A travers des documents d’archives originaux (tracts, affiches, périodiques, vidéos) disponibles dans le portail numérique Odysséo, créé par l’association Génériques, cette exposition retrace l’histoire des grandes mobilisations et luttes de l’immigration de 1972 à 1983.
A cette époque, la France est le premier pays d’immigration en Europe (près de 4 millions d’immigrés en 1975). Cependant, dès le début des années 1970, diverses lois et circulaires sont mises en place afin de contrôler l’arrivée et l’installation de nouveaux immigrés sur le territoire. Tout au long des années 1970 et 1980, des groupes d’immigrés, hommes et femmes, s’organisent et se mobilisent pour combattre des politiques qu’ils jugent inéquitables et discriminatoires.
Cette exposition permet de revisiter cette histoire méconnue et souvent ignorée, celle de ces hommes et femmes immigrés qui, à travers leurs combats, ont contribué à promouvoir l’égale dignité de tous.
"1972 Les mobilisations contre les circulaires Marcellin-Fontanet"
Appel à manifestation contre la circulaire Marcellin-Fontanet.
En soumettant la délivrance de cartes de séjour à la possession d'un contrat de travail d'un an et d'un logement décent, les circulaires Marcellin-Fontanet, appliquées en septembre 1972, font de la majorité des travailleurs vivant en France (80%) des sans-papiers susceptibles d’être renvoyés à la frontière. Ces circulaires sont à l’origine des premières grandes mobilisations des immigrés depuis celles de mai 1968.
Elles provoquent une série de graves conflits, notamment des grèves de la faim, pour dénoncer les expulsions d’étrangers et pour l’obtention de papiers. Afin de faire annuler leur expulsion, Saïd et Faouzia Bouziri (jeunes militants tunisiens connus des services de renseignement) entreprennent, en octobre 1972, une grève de la faim à Paris (18e arr.). La campagne de soutien au couple Bouziri, dont une manifestation à Paris qui réunit plus de 2 000 personnes, fait reculer les autorités. Cette victoire donnera des papiers (provisoires) au couple Bouziri et verra naître des organisations qui s’engagent pour l’égalité des droits des immigrés comme le Comité de défense de la vie et des droits des travailleurs immigrés (CDVDTI).

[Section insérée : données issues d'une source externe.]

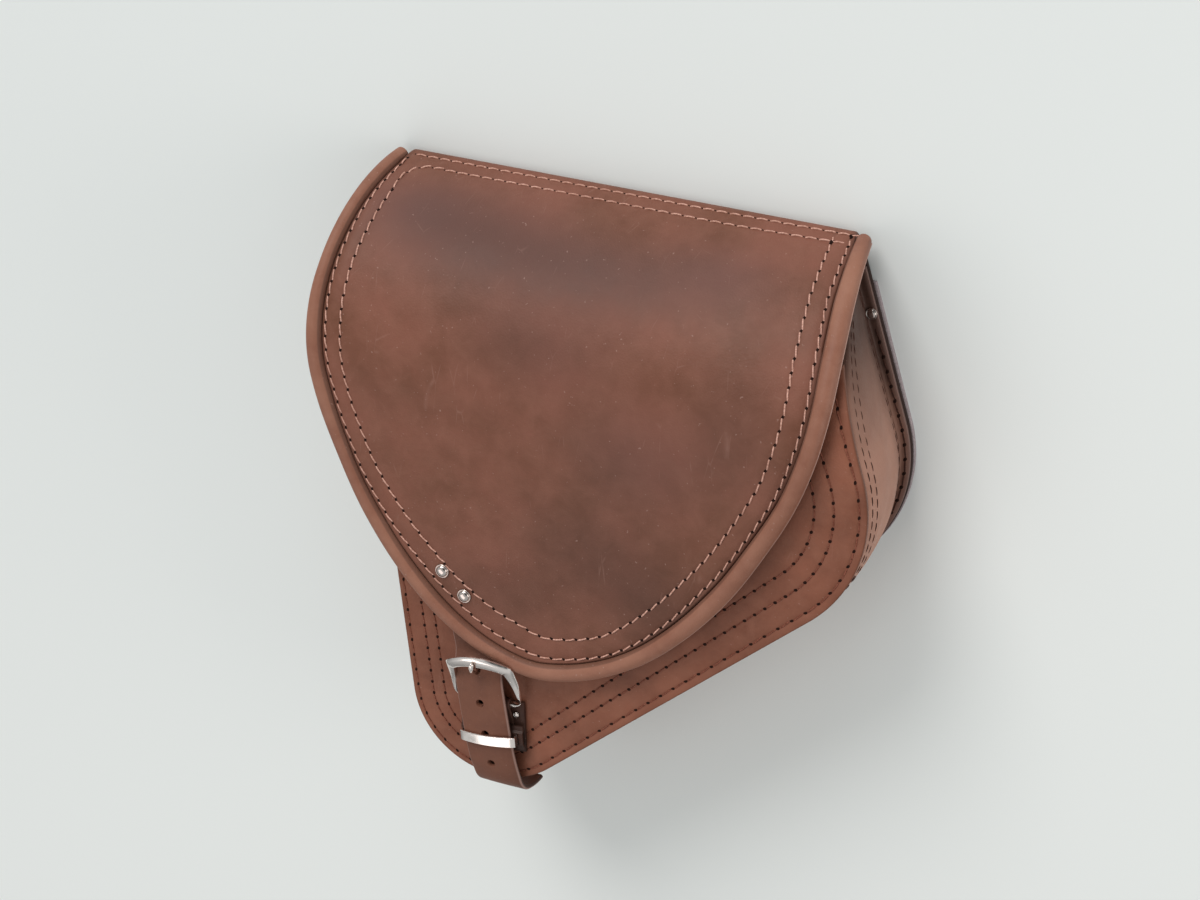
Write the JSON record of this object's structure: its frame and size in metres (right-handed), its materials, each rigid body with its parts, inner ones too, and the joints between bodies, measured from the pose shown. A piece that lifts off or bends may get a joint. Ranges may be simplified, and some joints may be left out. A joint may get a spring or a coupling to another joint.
{
  "type": "motorcycle saddlebag",
  "caption": "Single-side leather motorcycle saddlebag: a sewn pouch with a rounded fold-over lid, closed by a strap through a buckle and a keeper.",
  "frame": {"origin": "middle of the bag's underside box, with the bag lying on its back", "axes": "+X to the bag's right as seen from its front, +Y up the bag towards the lid's hinge edge, +Z out through the front, straight up as it lies"},
  "size_m": [0.3014, 0.3233, 0.1004],
  "materials": {
    "brown_leather": "waxed",
    "side_leather": "waxed",
    "dark_leather": "waxed",
    "raw_leather": "raw flesh side",
    "nickel": "polished nickel"
  },
  "bodies": {
    "root": {"back_reinforcement": "raw_leather", "back_panel": "dark_leather", "gusset": "side_leather", "front_panel": "brown_leather", "lid": "brown_leather", "lid_roll": "side_leather", "closing_strap": "brown_leather", "buckle_tab": "dark_leather", "keeper_tab": "dark_leather", "strap_keeper": "nickel", "buckle_prong": "nickel", "buckle_frame": "nickel", "tab_rivet_left": "nickel", "tab_rivet_right": "nickel", "lid_rivet_1": "nickel", "lid_rivet_2": "nickel", "gusset_rivet_left": "nickel", "gusset_rivet_right": "nickel"}
  },
  "joints": []
}
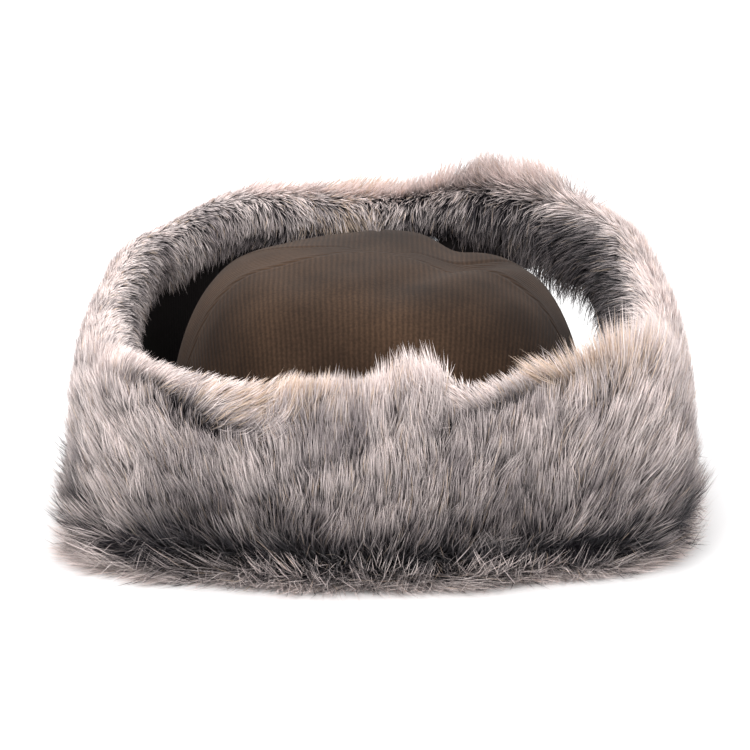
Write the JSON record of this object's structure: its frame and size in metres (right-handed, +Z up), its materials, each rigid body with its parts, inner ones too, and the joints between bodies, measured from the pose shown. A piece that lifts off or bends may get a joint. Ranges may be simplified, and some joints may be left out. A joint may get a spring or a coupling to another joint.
{
  "type": "ushanka hat",
  "caption": "Winter hat with a soft corduroy crown and deep-fur flaps turned up all round it.",
  "frame": {"origin": "middle of the bounding box, on the floor that the hat rests on", "axes": "+Z up, -Y towards the front of the hat, +X towards the wearer's left ear"},
  "size_m": [0.2942, 0.2976, 0.1184],
  "materials": {
    "crown_corduroy": "fine-wale brown corduroy",
    "flap_corduroy": "dark brown cloth",
    "fur": "deep grey pile with dark roots and pale tips",
    "stud_metal": "polished"
  },
  "bodies": {
    "root": {"crown": "crown_corduroy", "visor_cloth": "flap_corduroy", "visor_fur": "fur", "neck_cloth": "flap_corduroy", "neck_fur": "fur", "ear_right_cloth": "flap_corduroy", "ear_right_fur": "fur", "ear_left_cloth": "flap_corduroy", "ear_left_fur": "fur", "press_stud": "stud_metal"}
  },
  "joints": []
}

Driss El Yazami. Militant marocain engagé dans de nombreux mouvements de l'immigration dont le Mouvement des travailleurs arabes (MTA).
"Les grèves de la faim pour les cartes de travail et de séjour"
Le Comité de défense de la vie et des droits des travailleurs immigrés organise un rassemblement de soutien au Palais de la Mutualité.
Affiche dénonçant les conditions de travail des travailleurs immigrés. Affiche annonçant la prolongation d'une grève de la faim.
En 1973, les mobilisations des immigrés autour des circulaires Marcellin-Fontanet s’amplifient en un mouvement national pour l’obtention de cartes de travail et de séjour. Des ouvriers et des étudiants immigrés en provenance de divers pays (Portugal, Turquie, Tunisie, Ile Maurice, Sénégal, Maroc, Pakistan..) participent ainsi à des grèves de la faim pour l’obtention de ces papiers qui leur permettraient d’éviter l’expulsion vers leur pays d’origine. Des grèves sont organisées sur tout le territoire avec le soutien actif d’organisations immigrées autonomes (le Mouvement des travailleurs arabes, le Mouvement des travailleurs mauriciens, le Movimento dos trabalhadores portugues emigrados..). Des organisations françaises soutiennent aussi les immigrés en lutte (Cimade, GISTI, CFDT, PSU, CGT..).
Driss El Yazami. Militant marocain engagé dans de nombreux mouvements de l'immigration dont le Mouvement des travailleurs arabes (MTA).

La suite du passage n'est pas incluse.